ACS APPLIED POLYMER MATERIALS, cilt.2, sa.7, ss.2622-2632, 2020 (SCI-Expanded) identifier identifier

  • Yayın Türü: Makale / Tam Makale
  • Cilt numarası: 2 Sayı: 7
  • Basım Tarihi: 2020
  • Doi Numarası: 10.1021/acsapm.0c00256
  • Dergi Adı: ACS APPLIED POLYMER MATERIALS
  • Derginin Tarandığı İndeksler: Science Citation Index Expanded (SCI-EXPANDED), Emerging Sources Citation Index (ESCI), Scopus
  • Sayfa Sayıları: ss.2622-2632
  • Anahtar Kelimeler: 3D printing, hemicellulose, lignocellulosic biomass, scaffold, xylan, MECHANICAL-PROPERTIES, POLYLACTIC ACID, CORN COBS, CELLULOSE, COMPOSITE, ALGINATE, XYLANS, INKS, PRETREATMENT, HYDROLYSIS
  • Orta Doğu Teknik Üniversitesi Adresli: Evet

Özet

Despite being one of the most abundant biopolymers found in nature after cellulose, hemicellulose is still an underutilized biopolymer. Using this abundant biopolymer in 3D printing applications has a lot of potential, but so far only minor attention has been given to hemicellulose, which includes using its derivative forms together with other polymers for 3D printing. On the other hand, cellulose, in the form of cellulose derivatives or nanocelluloses such as cellulose nanofibers and nanocrystals, receives significant attention for 3D printing applications, but it needs considerable chemical modifications and various postprinting processes. Therefore, a novel practical approach, which enables hemicellulose to be 3D printed without needing chemical modifications or blending with other polymers, might enable hemicellulose to get the attention it deserves as a widely abundant, renewable, biodegradable polymer of natural origin.
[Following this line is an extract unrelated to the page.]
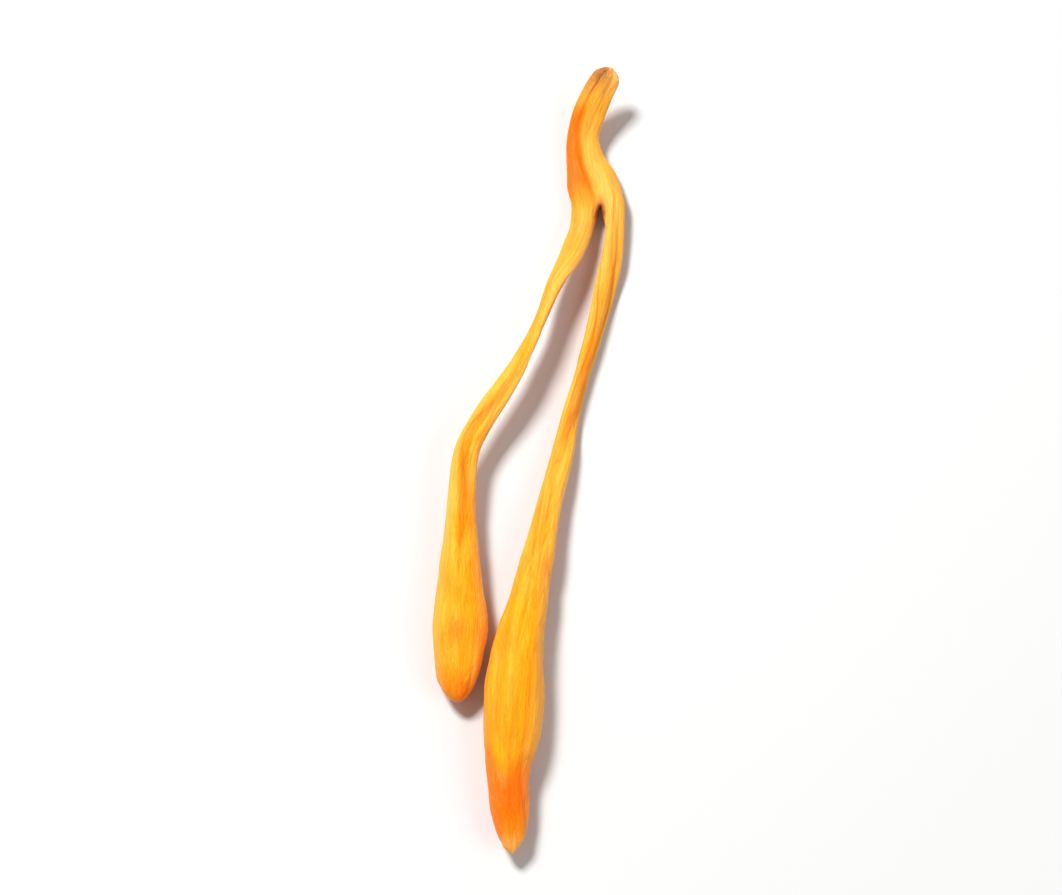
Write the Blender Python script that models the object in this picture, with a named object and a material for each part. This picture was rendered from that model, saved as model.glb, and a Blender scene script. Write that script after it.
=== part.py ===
"""Dried cordyceps: two club-shaped fruiting bodies that grew from one foot, lying on a surface.

The frame is in metres, +Z up. The foot is towards +Y and the heads are towards -Y. The origin is the centre
of the underside, on the surface that the piece lies on.
"""

import math

import bmesh
import bpy
from mathutils import Vector

MM = 0.001

# Driving dimensions in millimetres.
SECTION_SIDES = 22  # facets round a stalk
STEP_LENGTH = 1.0  # distance between cross-sections
NOSE_STEPS = 5  # cross-sections in a rounded end
FORK_GAP = 0.3  # clearance between the foot and each club
FURROW_COUNT = 3  # shallow lengthwise furrows from drying
FURROW_DEPTH = 0.05  # share of the half width
FURROW_TURN = 0.11  # how far the furrows turn round the stalk, in radians for each millimetre
FOOT_NOSE = 0.9  # length of the rounded tip of the foot
LEFT_NOSE = 2.9  # length of the rounded end of the left head
RIGHT_NOSE = 1.4  # length of the rounded end of the right head
DIRECTION_SHARE = 0.01  # the branch's direction is read over this share of its length, each way
SHARPEST_SMOOTH_EDGE = math.radians(50)

# Each station of a branch: centre x, y, z, then width and thickness in millimetres, then the roll of the
# flattened section in degrees.
FOOT = [
    (7.05, 36.2, 4.05, 2.2, 1.3, 30.0),
    (6.6, 35.4, 3.70, 2.6, 1.4, 28.0),
    (5.9, 34.3, 3.10, 2.8, 1.5, 22.0),
    (5.1, 32.8, 2.30, 2.9, 1.7, 12.0),
    (4.5, 30.6, 1.46, 2.9, 1.9, 3.0),
    (4.7, 28.4, 1.02, 3.6, 2.1, 0.0),
    (5.3, 26.2, 0.98, 4.8, 2.1, 0.0),
    (5.9, 24.0, 1.08, 5.1, 2.0, 0.0),
]
LEFT_CLUB = [
    (4.5, 24.0, 1.12, 2.2, 1.8, 0.0),
    (4.2, 21.2, 1.50, 2.1, 1.5, -4.0),
    (3.3, 18.4, 2.00, 2.2, 1.3, -12.0),
    (2.0, 15.4, 2.50, 2.2, 1.2, -45.0),
    (0.6, 11.4, 2.85, 2.1, 1.1, -58.0),
    (-1.4, 6.8, 2.95, 2.1, 1.1, -26.0),
    (-4.1, 2.2, 2.80, 2.1, 1.2, 8.0),
    (-5.6, -0.9, 2.60, 2.2, 1.5, 18.0),
    (-6.0, -5.4, 2.30, 2.6, 2.0, 10.0),
    (-6.1, -10.0, 2.02, 3.2, 2.6, 2.0),
    (-6.1, -14.0, 1.86, 4.1, 3.4, 0.0),
    (-6.1, -17.2, 1.80, 4.7, 3.9, 0.0),
    (-6.2, -19.8, 1.76, 4.2, 3.5, 0.0),
    (-6.3, -21.6, 1.70, 3.6, 3.1, 0.0),
    (-6.2, -23.7, 1.64, 2.9, 2.6, 0.0),
]
RIGHT_CLUB = [
    (7.4, 24.0, 1.12, 1.9, 1.7, 0.0),
    (7.2, 21.2, 1.15, 1.8, 1.5, 6.0),
    (6.9, 18.4, 1.12, 2.0, 1.3, 14.0),
    (6.3, 15.4, 1.05, 2.1, 1.2, 32.0),
    (5.4, 11.4, 1.00, 2.0, 1.2, 54.0),
    (4.2, 6.8, 1.00, 1.9, 1.2, 62.0),
    (3.1, 2.2, 1.10, 1.9, 1.3, 40.0),
    (2.5, -0.9, 1.30, 2.0, 1.5, 16.0),
    (1.4, -5.4, 1.65, 2.2, 1.8, 4.0),
    (0.5, -10.0, 1.90, 2.7, 2.3, 0.0),
    (-0.6, -15.6, 2.02, 3.6, 3.2, 0.0),
    (-1.25, -19.4, 2.02, 4.5, 3.9, 0.0),
    (-1.55, -23.4, 1.98, 5.2, 4.3, 0.0),
    (-1.8, -26.4, 1.93, 4.9, 4.0, 0.0),
    (-2.0, -28.4, 1.88, 4.3, 3.6, 2.0),
    (-2.1, -30.2, 1.80, 3.7, 3.1, 4.0),
    (-1.95, -32.6, 1.70, 3.5, 2.8, 6.0),
    (-1.75, -35.2, 1.62, 2.5, 2.0, 10.0),
    (-1.75, -37.1, 1.58, 1.3, 1.1, 12.0),
]


def clear_scene():
    for thing in list(bpy.data.objects):
        bpy.data.objects.remove(thing, do_unlink=True)


def flesh(name, colour, roughness):
    """A dry, slightly waxy skin."""
    material = bpy.data.materials.new(name)
    material.use_nodes = True
    shader = material.node_tree.nodes["Principled BSDF"]
    shader.inputs["Base Color"].default_value = (*colour, 1.0)
    shader.inputs["Roughness"].default_value = roughness
    shader.inputs["Metallic"].default_value = 0.0
    return material


def stations_along(stations):
    """Distance of each station from the first one, measured from centre to centre."""
    reached = [0.0]
    for before, after in zip(stations, stations[1:]):
        reached.append(reached[-1] + math.dist(before[:3], after[:3]))
    return reached


def read_branch(stations, reached, distance):
    """All six values at a distance along the branch, on a smooth curve through the stations."""
    last = len(stations) - 1
    i = 0
    while i < last - 1 and reached[i + 1] < distance:
        i += 1
    span = reached[i + 1] - reached[i]
    t = (distance - reached[i]) / span

    def slope(k, column):
        low, high = max(k - 1, 0), min(k + 1, last)
        return (stations[high][column] - stations[low][column]) / (reached[high] - reached[low])

    values = []
    for column in range(6):
        start, end = stations[i][column], stations[i + 1][column]
        leave, arrive = slope(i, column) * span, slope(i + 1, column) * span
        values.append(
            (2 * t**3 - 3 * t**2 + 1) * start
            + (t**3 - 2 * t**2 + t) * leave
            + (3 * t**2 - 2 * t**3) * end
            + (t**3 - t**2) * arrive
        )
    return values


def distances(length, nose_start, nose_end):
    """Where the cross-sections are: closer together in a rounded nose, and half the gap short of the fork."""
    marks = []
    if nose_start:
        marks += [nose_start * (1 - math.cos(0.5 * math.pi * k / NOSE_STEPS)) for k in range(NOSE_STEPS)]
    start = nose_start or FORK_GAP / 2
    end = length - (nose_end or FORK_GAP / 2)
    count = round((end - start) / STEP_LENGTH)
    marks += [start + (end - start) * k / count for k in range(count + 1)]
    if nose_end:
        rising = [nose_end * math.sin(0.5 * math.pi * k / NOSE_STEPS) for k in range(1, NOSE_STEPS + 1)]
        marks += [end + rise for rise in rising]
    return marks


def nose_factor(distance, length, nose_start, nose_end):
    """1 along the branch, falling to 0 on a quarter ellipse at a rounded end."""
    share = 0.0
    if nose_start and distance < nose_start:
        share = 1 - distance / nose_start
    if nose_end and distance > length - nose_end:
        share = 1 - (length - distance) / nose_end
    return math.sqrt(max(0.0, 1 - share * share))


def branch(name, stations, material, nose_start=0.0, nose_end=0.0):
    """One closed skin swept along the stations. An end with no nose is flat, and square to Y at the fork."""
    reached = stations_along(stations)
    length = reached[-1]
    mesh = bmesh.new()
    rings = []
    marks = distances(length, nose_start, nose_end)
    fork_mark = marks[-1] if nose_start else marks[0]
    for distance in marks:
        x, y, z, width, thickness, roll = read_branch(stations, reached, distance)
        step = DIRECTION_SHARE * length
        ahead = Vector(read_branch(stations, reached, min(distance + step, length))[:3])
        behind = Vector(read_branch(stations, reached, max(distance - step, 0.0))[:3])
        along = Vector((0, -1, 0)) if distance == fork_mark else (ahead - behind).normalized()
        side = along.cross(Vector((0, 0, 1))).normalized()
        up = side.cross(along)
        size = nose_factor(distance, length, nose_start, nose_end)
        centre = Vector((x, y, z))
        if size == 0.0:
            rings.append([mesh.verts.new(centre * MM)])
            continue
        ring = []
        for k in range(SECTION_SIDES):
            angle = 2 * math.pi * k / SECTION_SIDES
            furrow = 1 - FURROW_DEPTH * (0.5 + 0.5 * math.cos(FURROW_COUNT * angle + FURROW_TURN * distance))
            across = 0.5 * width * size * furrow * math.cos(angle)
            rise = 0.5 * thickness * size * furrow * math.sin(angle)
            turn = math.radians(roll)
            point = centre
            point = point + side * (across * math.cos(turn) - rise * math.sin(turn))
            point = point + up * (across * math.sin(turn) + rise * math.cos(turn))
            point.z = max(point.z, 0.0)
            ring.append(mesh.verts.new(point * MM))
        rings.append(ring)
    close_skin(mesh, rings)
    return finished(name, mesh, material)


def close_skin(mesh, rings):
    """Joins the rings, and closes a flat end with a fan."""
    for before, after in zip(rings, rings[1:]):
        for k in range(SECTION_SIDES):
            n = (k + 1) % SECTION_SIDES
            if len(before) == 1:
                mesh.faces.new((before[0], after[k], after[n]))
            elif len(after) == 1:
                mesh.faces.new((before[k], before[n], after[0]))
            else:
                mesh.faces.new((before[k], before[n], after[n], after[k]))
    for end in (rings[0], rings[-1]):
        if len(end) > 1:
            middle = mesh.verts.new(sum((corner.co for corner in end), Vector()) / len(end))
            for k in range(SECTION_SIDES):
                mesh.faces.new((end[k], end[(k + 1) % SECTION_SIDES], middle))
    bmesh.ops.triangulate(mesh, faces=mesh.faces)
    bmesh.ops.recalc_face_normals(mesh, faces=mesh.faces)


def finished(name, mesh, material):
    data = bpy.data.meshes.new(name)
    mesh.to_mesh(data)
    mesh.free()
    data.materials.append(material)
    data.shade_smooth()
    data.set_sharp_from_angle(angle=SHARPEST_SMOOTH_EDGE)
    thing = bpy.data.objects.new(name, data)
    bpy.context.scene.collection.objects.link(thing)
    return thing


def centre_underside(things):
    """Moves the whole piece so that the origin is the middle of its underside."""
    corners = [vertex.co for thing in things for vertex in thing.data.vertices]
    low = [min(corner[k] for corner in corners) for k in range(3)]
    high = [max(corner[k] for corner in corners) for k in range(3)]
    shift = Vector((-(low[0] + high[0]) / 2, -(low[1] + high[1]) / 2, -low[2]))
    for thing in things:
        for vertex in thing.data.vertices:
            vertex.co += shift


clear_scene()
foot_skin = flesh("foot_flesh", (0.80, 0.24, 0.02), 0.55)
club_skin = flesh("club_flesh", (0.90, 0.36, 0.03), 0.45)
centre_underside(
    [
        branch("foot", FOOT, foot_skin, nose_start=FOOT_NOSE),
        branch("left_club", LEFT_CLUB, club_skin, nose_end=LEFT_NOSE),
        branch("right_club", RIGHT_CLUB, club_skin, nose_end=RIGHT_NOSE),
    ]
)
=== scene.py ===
import math

import bpy
import numpy as np
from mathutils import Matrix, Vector


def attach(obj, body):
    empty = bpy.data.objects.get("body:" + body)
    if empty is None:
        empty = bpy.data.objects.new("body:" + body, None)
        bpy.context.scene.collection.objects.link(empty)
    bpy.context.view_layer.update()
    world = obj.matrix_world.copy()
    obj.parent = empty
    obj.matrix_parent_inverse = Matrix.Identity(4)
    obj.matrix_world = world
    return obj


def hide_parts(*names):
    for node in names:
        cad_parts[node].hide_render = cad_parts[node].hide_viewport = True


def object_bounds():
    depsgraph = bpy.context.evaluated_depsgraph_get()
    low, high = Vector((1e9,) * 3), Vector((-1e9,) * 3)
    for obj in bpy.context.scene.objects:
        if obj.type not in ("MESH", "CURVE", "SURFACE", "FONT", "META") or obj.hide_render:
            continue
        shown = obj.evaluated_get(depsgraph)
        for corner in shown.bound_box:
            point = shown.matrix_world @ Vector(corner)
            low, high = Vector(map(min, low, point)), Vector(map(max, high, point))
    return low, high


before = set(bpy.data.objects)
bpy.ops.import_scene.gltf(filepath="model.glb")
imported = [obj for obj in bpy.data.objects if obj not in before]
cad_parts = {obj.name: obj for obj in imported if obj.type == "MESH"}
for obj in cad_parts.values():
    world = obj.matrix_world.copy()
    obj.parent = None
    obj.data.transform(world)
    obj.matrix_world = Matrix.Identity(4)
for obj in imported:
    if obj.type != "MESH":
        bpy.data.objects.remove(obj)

# Lengths are in millimetres up to the meshes, which are in metres.
MM = 0.001
cad_low, cad_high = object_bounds()

# ---------------------------------------------------------------- the shape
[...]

In this context, hemicellulosic polymers extracted from lignocellulosic agricultural wastes (corn cobs) were 3D printed for the first time without any chemical modifications or mixing with another polymer. Successful 3D printing of hemicellulosic pastes could be achieved in a very narrow window with respect to their water content, printing temperature, and extrusion multiplier. Even the slightest variations in the water content of the pastes were found to influence the 3D printability of the polymers, which was related to the viscosity of the pastes. To demonstrate a potential biomedical application of the developed printing process, a scaffold prototype was 3D printed solely from the hemicellulosic polymers without applying any chemical modifications or using any postprinting processes.